Em consequência, decide-se anular parcialmente o ato tributário de liquidação de IRS de 2012, com o n.º 2013…, no qual foi apurado imposto a pagar no valor de €7.690,02, com base no vício de violação de lei, por erro na qualificação e quantificação do ato tributário, na parte em que:
a) Não foi considerado e acrescido ao valor de aquisição das metades indivisas dos prédios alienados, os honorários notariais suportados pelo Requerente, no montante de € 176,41, em violação do disposto na al. a) do artigo 51º do CIRS despesa essa que se deverá repartir em partes iguais pelo valor de aquisição de cada uma das metades indivisas transmitidas pelo Requerente.
Fixa-se o valor do processo em €7.690,02 (setenta mil, oitocentos e oitenta e nove euros e trinta e quatro cêntimos), nos termos do artigo 97.°-A, n.º 1, a), do CPPT, aplicável por força das alíneas a) e b) do n.º 1 do artigo 29.º do RJAT e do n.º 2 do artigo 3.º do Regulamento de Custas nos Processos de Arbitragem Tributária.
Fixa-se o valor da taxa de arbitragem em € 612,00, nos termos da Tabela I do Regulamento das Custas dos Processos de Arbitragem Tributária, a pagar pelas partes na proporção do decaimento, ou seja, em 3% para a Requerida e 97% para o Requerente, nos termos dos artigos 12.º, n.º 2, e 22.º, n.º 4, ambos do RJAT, e artigo 4.º, n.º 4, do citado Regulamento.
Notifique-se esta decisão arbitral às partes e, oportunamente, arquive-se o processo.

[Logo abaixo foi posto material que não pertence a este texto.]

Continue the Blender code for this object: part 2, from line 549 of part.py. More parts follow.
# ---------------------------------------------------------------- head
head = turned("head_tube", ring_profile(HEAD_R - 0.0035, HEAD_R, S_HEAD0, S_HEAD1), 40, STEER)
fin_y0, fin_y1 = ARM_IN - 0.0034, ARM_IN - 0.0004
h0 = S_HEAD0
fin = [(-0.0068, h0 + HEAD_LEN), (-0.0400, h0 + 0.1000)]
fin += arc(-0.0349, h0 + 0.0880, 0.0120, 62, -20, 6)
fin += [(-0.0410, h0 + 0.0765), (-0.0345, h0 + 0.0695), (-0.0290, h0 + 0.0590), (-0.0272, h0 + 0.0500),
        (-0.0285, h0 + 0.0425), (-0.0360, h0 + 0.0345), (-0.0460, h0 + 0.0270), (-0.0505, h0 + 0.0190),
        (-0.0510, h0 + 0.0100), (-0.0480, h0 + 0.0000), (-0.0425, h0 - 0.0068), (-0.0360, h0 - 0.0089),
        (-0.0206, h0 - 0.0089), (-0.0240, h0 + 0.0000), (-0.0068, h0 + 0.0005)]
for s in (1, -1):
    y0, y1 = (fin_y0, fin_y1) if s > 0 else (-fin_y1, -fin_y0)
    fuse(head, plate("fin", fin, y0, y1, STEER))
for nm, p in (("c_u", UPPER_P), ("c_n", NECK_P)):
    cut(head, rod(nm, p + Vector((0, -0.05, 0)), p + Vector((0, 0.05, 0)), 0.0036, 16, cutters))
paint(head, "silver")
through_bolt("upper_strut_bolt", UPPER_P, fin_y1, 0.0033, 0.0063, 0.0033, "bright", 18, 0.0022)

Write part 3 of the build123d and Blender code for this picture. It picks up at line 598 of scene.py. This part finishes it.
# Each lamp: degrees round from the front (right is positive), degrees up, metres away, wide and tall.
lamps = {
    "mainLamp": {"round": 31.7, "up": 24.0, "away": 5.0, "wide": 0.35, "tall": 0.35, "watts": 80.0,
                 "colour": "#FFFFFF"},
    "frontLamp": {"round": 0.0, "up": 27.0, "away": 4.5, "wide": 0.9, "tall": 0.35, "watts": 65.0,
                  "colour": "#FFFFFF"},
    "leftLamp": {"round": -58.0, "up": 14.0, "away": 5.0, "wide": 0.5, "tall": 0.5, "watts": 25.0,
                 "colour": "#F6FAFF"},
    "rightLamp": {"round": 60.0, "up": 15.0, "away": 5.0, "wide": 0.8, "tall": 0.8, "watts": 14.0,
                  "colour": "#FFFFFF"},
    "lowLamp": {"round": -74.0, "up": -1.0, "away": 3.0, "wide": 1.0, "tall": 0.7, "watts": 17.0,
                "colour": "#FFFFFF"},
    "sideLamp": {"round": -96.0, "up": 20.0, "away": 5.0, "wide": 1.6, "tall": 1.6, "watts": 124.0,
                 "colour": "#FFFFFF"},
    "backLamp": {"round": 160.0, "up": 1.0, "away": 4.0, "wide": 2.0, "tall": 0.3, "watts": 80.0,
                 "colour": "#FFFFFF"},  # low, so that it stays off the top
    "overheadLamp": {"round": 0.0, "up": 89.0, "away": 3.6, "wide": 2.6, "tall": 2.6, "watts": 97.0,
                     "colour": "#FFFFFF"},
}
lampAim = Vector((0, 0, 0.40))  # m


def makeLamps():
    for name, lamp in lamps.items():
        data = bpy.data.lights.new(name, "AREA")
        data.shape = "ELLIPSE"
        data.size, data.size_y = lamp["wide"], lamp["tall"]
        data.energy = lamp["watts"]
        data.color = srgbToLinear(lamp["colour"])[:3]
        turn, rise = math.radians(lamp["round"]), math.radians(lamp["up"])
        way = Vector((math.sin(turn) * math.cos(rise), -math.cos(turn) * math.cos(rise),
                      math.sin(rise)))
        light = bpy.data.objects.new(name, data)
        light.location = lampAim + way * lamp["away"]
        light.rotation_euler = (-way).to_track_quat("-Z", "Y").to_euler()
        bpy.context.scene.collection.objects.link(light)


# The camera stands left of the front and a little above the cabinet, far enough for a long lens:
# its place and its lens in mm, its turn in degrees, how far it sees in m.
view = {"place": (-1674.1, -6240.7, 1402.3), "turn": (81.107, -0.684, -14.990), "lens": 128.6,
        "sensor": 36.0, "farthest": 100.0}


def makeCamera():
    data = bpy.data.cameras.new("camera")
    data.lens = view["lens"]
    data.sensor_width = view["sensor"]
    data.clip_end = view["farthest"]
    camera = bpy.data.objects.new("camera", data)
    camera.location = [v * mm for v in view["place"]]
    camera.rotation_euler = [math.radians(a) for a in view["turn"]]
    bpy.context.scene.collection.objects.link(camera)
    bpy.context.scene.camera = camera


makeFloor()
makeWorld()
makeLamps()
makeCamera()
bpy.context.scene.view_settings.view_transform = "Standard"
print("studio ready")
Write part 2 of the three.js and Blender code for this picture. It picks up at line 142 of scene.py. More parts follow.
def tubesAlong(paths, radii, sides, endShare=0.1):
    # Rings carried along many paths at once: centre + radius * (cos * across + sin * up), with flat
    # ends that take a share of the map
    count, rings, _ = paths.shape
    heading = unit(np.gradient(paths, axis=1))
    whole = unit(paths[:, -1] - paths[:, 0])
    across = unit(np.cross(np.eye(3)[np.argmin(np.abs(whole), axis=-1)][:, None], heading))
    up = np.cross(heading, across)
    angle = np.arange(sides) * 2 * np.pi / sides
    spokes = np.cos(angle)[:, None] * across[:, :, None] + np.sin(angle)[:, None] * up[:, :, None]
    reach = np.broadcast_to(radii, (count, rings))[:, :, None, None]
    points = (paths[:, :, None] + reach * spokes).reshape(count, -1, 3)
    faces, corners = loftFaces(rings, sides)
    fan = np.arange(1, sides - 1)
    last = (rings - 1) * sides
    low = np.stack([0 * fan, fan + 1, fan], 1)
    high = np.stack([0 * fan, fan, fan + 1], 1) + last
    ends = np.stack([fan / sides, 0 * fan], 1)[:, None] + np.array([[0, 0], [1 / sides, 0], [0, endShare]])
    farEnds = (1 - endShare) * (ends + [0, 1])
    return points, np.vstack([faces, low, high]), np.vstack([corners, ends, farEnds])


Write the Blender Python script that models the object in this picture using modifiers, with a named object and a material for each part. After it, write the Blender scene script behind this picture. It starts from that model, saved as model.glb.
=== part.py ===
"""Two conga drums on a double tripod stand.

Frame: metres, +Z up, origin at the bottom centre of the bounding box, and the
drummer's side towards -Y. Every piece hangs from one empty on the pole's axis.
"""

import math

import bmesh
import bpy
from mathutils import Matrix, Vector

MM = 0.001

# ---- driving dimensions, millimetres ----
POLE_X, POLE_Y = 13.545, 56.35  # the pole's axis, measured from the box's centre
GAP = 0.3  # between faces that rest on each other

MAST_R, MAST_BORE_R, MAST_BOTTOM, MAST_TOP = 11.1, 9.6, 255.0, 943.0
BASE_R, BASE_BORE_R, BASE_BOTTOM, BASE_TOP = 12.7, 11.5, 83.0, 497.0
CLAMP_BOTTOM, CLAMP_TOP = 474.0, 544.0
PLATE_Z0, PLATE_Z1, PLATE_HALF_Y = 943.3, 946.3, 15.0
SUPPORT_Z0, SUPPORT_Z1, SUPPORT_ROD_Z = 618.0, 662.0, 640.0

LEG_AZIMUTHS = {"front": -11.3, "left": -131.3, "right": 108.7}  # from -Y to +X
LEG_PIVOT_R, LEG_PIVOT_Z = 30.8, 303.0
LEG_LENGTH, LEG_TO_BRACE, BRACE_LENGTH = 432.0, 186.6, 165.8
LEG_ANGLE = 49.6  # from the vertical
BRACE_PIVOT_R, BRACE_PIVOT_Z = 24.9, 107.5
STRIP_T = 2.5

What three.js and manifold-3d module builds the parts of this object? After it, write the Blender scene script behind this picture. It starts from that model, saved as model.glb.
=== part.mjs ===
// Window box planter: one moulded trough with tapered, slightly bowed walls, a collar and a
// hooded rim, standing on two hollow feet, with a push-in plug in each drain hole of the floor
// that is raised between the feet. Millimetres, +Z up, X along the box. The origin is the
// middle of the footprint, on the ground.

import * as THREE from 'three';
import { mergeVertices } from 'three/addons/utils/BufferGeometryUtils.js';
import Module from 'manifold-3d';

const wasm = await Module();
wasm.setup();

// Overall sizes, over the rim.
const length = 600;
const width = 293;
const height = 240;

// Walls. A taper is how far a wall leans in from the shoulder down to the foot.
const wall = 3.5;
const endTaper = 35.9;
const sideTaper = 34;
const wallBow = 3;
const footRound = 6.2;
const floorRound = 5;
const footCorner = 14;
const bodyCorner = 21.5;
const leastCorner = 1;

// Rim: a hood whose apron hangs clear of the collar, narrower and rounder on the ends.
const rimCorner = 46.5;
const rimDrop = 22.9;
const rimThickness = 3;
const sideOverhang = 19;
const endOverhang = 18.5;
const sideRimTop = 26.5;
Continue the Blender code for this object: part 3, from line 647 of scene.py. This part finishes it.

Lisboa, 23 de Março de 2016
O árbitro singular
(Luís Ricardo Farinha Sequeira)
Texto elaborado por computador, nos termos do artigo 138º, n.º 5 do Código do Processo Civil (CPC), aplicável por remissão do artigo 29º, n.º 1, alínea e) do Regime de Arbitragem Tributária, com versos em branco e por mim revisto.
[1] Ac. STA, de 18 de Novembro de 2009, no âmbito do proc. n.º 0585/09.
[2] Ac. TCA Sul, proc. n.º 06824/13, de 14.04.2015.
[3] Ac. TCA Norte, proc. n.º 252/04, de 17.12.2004.